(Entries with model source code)
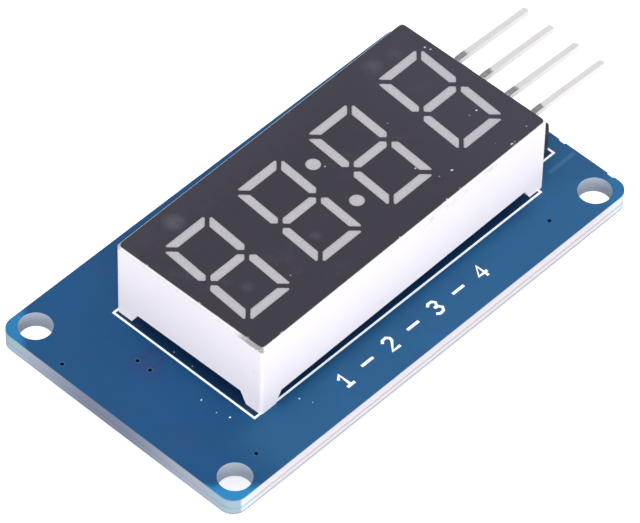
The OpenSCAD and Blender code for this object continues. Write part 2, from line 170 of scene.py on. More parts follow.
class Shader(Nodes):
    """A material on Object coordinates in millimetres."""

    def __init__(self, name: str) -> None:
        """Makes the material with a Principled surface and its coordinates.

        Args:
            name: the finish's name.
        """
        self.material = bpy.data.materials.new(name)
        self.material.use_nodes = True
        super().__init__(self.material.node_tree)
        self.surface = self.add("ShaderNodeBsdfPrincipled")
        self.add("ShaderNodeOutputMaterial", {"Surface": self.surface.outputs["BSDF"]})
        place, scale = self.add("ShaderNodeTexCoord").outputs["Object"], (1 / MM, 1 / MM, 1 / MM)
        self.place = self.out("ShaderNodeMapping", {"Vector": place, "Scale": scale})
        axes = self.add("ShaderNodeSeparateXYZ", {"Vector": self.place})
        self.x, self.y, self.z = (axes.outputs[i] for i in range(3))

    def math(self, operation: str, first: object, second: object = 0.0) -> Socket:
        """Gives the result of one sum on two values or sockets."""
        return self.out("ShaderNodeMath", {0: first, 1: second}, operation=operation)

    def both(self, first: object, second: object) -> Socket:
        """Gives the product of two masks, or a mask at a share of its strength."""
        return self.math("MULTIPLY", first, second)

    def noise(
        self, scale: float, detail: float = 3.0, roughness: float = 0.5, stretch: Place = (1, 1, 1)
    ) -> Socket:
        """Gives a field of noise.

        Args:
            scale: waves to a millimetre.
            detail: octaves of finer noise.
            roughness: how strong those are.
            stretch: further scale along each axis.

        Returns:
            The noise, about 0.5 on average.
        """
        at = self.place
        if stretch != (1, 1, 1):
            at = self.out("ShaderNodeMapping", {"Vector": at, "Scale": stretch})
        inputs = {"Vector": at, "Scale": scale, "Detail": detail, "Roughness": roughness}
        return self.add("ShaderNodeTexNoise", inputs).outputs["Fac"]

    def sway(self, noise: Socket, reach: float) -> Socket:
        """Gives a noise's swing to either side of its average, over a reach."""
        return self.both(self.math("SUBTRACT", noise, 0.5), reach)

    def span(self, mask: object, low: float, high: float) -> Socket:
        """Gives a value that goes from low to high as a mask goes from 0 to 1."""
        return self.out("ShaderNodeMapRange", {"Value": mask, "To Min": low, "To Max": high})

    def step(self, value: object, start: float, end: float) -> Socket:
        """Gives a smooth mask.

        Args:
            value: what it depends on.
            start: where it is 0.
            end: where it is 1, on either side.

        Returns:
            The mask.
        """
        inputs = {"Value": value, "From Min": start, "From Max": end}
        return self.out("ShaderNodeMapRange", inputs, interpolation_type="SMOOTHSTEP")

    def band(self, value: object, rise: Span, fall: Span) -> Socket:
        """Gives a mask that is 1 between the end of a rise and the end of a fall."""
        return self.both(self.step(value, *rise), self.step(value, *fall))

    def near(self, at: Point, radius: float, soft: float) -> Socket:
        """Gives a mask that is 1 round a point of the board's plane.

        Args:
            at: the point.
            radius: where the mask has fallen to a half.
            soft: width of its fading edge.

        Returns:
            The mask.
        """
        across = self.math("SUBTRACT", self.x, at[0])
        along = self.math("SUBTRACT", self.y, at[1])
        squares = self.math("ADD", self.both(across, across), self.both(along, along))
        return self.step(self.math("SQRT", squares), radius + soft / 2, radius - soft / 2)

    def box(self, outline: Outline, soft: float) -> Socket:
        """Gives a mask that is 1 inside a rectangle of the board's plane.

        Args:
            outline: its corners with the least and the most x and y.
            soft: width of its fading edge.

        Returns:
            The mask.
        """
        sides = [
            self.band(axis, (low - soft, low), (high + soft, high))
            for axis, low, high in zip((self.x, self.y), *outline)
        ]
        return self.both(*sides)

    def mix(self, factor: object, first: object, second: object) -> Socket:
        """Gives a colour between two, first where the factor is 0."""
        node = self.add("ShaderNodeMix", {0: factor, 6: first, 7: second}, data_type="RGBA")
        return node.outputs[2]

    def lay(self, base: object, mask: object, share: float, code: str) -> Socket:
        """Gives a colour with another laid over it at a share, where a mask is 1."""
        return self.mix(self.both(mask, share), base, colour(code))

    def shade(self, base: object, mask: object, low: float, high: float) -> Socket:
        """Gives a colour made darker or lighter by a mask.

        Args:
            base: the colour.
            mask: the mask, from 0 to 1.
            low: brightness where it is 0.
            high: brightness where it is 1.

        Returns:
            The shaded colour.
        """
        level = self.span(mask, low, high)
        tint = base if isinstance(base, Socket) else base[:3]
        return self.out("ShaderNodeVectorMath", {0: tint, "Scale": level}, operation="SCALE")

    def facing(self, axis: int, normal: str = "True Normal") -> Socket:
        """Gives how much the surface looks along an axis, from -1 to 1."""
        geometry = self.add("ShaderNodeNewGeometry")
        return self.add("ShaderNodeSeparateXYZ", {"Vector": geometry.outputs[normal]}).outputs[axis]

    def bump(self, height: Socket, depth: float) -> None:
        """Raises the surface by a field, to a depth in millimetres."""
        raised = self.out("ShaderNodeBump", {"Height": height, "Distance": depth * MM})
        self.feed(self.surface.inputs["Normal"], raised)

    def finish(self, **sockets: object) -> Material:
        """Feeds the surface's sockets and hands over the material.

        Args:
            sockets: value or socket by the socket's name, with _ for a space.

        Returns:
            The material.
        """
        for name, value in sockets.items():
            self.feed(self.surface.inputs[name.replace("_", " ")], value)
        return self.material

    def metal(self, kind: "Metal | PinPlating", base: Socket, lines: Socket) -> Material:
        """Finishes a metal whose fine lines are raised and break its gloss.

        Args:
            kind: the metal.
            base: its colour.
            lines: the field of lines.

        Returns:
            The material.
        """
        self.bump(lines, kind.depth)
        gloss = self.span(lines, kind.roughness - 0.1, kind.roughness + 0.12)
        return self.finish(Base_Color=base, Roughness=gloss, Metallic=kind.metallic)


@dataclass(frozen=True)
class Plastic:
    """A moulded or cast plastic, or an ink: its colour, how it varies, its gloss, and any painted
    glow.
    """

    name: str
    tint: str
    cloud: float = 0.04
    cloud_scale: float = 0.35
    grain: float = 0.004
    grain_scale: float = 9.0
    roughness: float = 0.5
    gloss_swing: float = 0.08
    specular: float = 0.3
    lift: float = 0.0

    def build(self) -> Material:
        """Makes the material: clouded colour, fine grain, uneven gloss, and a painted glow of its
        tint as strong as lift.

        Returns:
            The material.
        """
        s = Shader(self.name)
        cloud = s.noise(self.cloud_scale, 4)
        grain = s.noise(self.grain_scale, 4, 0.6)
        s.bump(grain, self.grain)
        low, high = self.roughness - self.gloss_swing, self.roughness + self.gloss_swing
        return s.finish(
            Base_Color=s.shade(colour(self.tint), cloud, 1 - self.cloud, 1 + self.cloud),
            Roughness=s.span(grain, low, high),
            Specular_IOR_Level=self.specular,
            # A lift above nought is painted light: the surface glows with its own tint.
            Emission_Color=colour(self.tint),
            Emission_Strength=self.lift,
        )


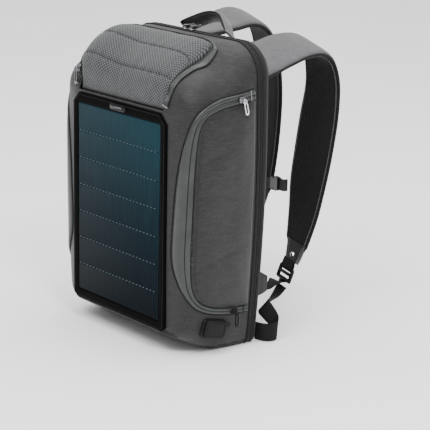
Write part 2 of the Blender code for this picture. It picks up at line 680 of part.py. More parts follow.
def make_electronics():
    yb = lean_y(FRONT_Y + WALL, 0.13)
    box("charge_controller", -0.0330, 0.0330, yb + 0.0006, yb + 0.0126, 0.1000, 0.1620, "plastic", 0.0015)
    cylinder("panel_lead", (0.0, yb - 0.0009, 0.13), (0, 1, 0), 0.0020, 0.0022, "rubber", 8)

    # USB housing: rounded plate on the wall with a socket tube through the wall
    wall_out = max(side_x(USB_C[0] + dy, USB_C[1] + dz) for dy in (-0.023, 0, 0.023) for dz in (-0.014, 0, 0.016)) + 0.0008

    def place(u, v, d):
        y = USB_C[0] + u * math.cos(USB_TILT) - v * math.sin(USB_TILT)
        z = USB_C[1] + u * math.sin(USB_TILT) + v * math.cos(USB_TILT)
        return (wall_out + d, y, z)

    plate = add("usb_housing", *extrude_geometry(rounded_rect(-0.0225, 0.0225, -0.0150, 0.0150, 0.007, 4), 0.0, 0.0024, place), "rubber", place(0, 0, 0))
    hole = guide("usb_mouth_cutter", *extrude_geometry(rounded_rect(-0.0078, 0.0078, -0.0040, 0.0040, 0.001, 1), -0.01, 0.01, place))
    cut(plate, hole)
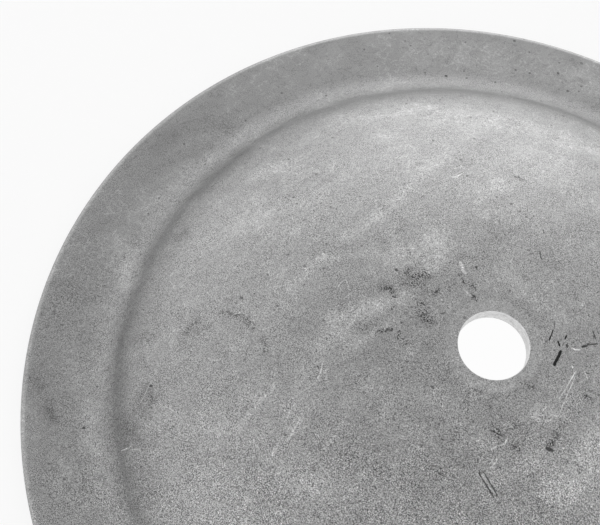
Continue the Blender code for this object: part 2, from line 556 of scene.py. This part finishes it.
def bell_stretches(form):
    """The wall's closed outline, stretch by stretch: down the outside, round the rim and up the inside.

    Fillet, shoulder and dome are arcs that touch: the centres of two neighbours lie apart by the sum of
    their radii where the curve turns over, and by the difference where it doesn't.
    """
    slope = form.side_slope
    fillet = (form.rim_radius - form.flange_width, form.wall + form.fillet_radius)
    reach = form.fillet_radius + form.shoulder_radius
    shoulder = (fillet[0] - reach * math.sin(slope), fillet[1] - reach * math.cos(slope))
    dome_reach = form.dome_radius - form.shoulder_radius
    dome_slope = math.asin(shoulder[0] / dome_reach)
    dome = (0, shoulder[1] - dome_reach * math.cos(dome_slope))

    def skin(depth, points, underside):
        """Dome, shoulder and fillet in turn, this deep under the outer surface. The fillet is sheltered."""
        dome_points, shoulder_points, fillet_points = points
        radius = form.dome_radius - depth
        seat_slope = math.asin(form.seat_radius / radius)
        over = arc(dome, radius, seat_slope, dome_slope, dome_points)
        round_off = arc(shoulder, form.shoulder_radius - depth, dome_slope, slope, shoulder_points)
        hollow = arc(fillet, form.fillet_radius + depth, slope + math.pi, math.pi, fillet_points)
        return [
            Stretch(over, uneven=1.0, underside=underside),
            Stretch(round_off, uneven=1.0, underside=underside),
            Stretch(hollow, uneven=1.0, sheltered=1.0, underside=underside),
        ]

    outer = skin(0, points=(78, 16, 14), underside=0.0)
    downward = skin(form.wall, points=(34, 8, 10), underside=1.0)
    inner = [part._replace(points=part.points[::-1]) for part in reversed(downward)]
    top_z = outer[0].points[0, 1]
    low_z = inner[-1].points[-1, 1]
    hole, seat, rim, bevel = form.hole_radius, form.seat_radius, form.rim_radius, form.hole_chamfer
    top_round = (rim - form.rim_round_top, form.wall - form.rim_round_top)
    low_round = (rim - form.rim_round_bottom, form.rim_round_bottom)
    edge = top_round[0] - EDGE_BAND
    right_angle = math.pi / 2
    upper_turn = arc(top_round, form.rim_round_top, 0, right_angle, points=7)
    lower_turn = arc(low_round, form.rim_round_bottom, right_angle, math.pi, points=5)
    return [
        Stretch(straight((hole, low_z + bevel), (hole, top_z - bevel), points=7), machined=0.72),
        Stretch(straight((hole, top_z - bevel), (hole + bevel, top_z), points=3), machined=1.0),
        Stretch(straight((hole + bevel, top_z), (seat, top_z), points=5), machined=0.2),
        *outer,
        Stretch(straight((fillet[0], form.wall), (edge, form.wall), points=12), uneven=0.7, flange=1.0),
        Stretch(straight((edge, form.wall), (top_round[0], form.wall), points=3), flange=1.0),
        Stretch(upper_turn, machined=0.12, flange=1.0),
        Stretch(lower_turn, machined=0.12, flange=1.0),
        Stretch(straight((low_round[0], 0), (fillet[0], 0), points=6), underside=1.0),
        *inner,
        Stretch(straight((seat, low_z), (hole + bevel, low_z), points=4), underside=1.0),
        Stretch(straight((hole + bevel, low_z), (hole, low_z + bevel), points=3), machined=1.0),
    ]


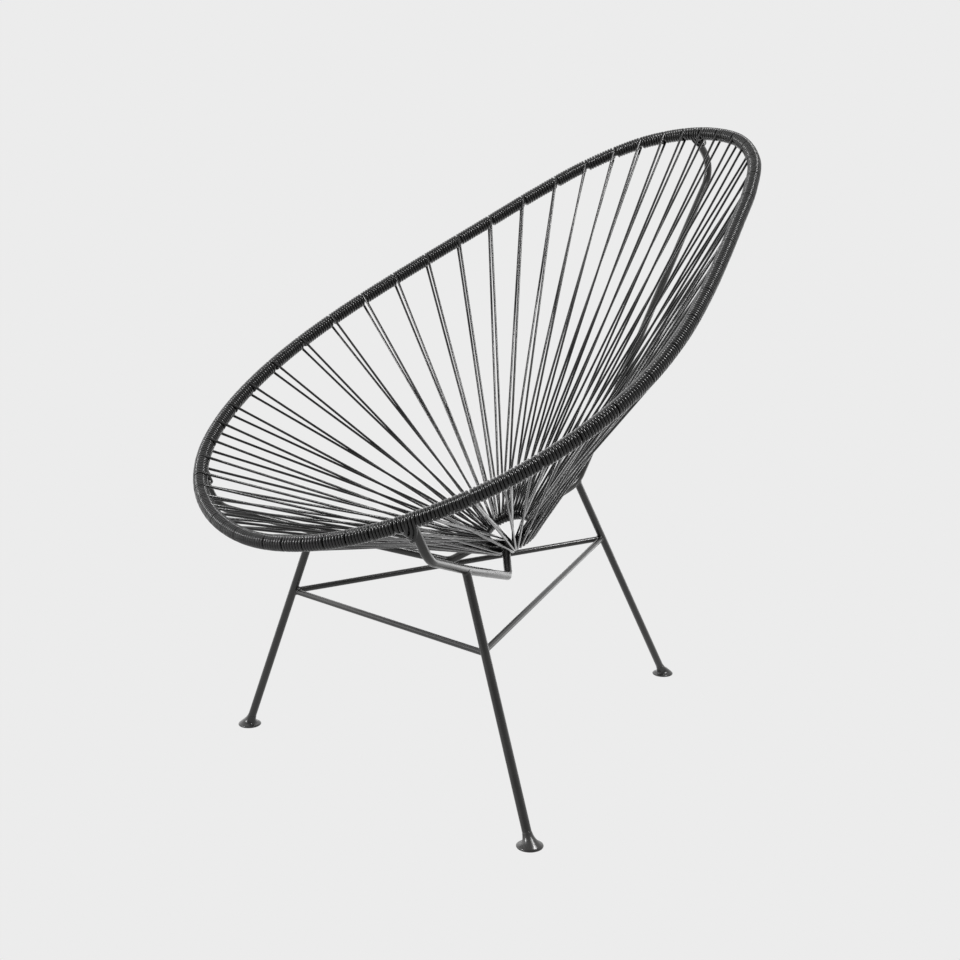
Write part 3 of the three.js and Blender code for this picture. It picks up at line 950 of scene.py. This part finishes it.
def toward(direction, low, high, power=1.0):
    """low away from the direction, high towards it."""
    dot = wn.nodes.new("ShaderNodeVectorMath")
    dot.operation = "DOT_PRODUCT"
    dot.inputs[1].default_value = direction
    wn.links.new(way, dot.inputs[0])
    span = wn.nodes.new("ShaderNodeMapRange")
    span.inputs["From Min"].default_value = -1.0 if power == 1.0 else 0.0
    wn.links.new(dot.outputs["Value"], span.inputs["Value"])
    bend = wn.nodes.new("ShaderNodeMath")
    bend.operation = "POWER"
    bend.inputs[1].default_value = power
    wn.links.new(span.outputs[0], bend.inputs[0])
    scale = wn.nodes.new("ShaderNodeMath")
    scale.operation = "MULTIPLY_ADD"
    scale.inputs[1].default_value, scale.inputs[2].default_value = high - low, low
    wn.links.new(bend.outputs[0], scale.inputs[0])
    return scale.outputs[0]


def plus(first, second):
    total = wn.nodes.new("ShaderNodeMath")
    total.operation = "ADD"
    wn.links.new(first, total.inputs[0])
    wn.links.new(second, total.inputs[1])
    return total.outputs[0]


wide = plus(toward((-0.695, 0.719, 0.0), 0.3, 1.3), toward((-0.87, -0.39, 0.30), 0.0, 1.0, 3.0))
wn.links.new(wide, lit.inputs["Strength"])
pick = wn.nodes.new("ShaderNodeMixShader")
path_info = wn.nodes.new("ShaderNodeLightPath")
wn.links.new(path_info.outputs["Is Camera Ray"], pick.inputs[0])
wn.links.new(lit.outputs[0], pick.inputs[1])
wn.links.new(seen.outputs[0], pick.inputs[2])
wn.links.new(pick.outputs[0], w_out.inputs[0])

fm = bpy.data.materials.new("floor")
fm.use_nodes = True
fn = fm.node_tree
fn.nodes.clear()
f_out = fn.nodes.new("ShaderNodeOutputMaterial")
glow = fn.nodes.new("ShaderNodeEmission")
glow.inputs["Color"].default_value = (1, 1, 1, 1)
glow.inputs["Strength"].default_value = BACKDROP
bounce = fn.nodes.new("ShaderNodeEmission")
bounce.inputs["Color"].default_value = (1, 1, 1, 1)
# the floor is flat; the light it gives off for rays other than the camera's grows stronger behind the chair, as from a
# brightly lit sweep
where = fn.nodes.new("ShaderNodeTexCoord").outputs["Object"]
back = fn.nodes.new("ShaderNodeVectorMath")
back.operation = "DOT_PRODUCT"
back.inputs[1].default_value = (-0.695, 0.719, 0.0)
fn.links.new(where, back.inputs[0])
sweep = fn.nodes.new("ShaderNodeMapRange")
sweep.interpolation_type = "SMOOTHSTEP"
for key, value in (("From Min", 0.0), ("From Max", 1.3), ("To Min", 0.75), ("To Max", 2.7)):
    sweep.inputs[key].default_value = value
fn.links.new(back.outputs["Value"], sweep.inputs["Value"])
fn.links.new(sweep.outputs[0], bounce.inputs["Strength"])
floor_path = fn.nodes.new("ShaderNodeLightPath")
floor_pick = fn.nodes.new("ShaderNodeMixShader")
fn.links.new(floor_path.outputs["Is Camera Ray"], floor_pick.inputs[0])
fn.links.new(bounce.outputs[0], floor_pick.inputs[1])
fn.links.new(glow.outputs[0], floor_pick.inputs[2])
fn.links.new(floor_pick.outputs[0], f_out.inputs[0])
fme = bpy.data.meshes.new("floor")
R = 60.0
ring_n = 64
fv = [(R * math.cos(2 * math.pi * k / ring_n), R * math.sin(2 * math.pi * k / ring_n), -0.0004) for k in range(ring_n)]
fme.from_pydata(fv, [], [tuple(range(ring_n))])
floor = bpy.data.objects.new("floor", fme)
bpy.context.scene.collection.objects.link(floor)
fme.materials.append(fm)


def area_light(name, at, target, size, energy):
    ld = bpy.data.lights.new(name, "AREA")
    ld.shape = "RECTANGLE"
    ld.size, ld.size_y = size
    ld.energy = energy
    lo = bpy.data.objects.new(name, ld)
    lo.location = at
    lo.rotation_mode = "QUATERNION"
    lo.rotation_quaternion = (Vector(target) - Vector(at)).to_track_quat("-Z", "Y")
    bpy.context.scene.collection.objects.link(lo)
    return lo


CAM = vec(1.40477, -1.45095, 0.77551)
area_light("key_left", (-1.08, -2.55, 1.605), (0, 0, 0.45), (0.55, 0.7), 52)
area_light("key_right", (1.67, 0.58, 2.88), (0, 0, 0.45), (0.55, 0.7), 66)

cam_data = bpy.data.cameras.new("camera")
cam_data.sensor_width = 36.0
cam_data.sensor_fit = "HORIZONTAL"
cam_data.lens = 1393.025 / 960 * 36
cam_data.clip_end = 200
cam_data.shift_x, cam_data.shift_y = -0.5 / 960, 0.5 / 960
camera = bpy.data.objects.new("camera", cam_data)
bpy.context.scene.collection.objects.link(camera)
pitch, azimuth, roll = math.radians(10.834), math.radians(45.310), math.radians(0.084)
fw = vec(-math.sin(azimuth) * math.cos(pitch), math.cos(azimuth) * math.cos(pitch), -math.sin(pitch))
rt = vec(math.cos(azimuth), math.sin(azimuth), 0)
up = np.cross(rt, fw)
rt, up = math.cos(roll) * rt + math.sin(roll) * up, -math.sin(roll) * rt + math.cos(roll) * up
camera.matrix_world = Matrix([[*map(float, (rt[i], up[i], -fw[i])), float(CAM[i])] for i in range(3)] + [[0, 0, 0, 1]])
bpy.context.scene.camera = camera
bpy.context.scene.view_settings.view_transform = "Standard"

What to work on
Using the data above, repeat exactly the lines that begin at the line with "Continue the Blender" and end at the line with "dome = (0, shoulder[1]", both ends included.

Output for this exercise
Continue the Blender code for this object: part 2, from line 556 of scene.py. This part finishes it.
def bell_stretches(form):
    """The wall's closed outline, stretch by stretch: down the outside, round the rim and up the inside.

    Fillet, shoulder and dome are arcs that touch: the centres of two neighbours lie apart by the sum of
    their radii where the curve turns over, and by the difference where it doesn't.
    """
    slope = form.side_slope
    fillet = (form.rim_radius - form.flange_width, form.wall + form.fillet_radius)
    reach = form.fillet_radius + form.shoulder_radius
    shoulder = (fillet[0] - reach * math.sin(slope), fillet[1] - reach * math.cos(slope))
    dome_reach = form.dome_radius - form.shoulder_radius
    dome_slope = math.asin(shoulder[0] / dome_reach)
    dome = (0, shoulder[1] - dome_reach * math.cos(dome_slope))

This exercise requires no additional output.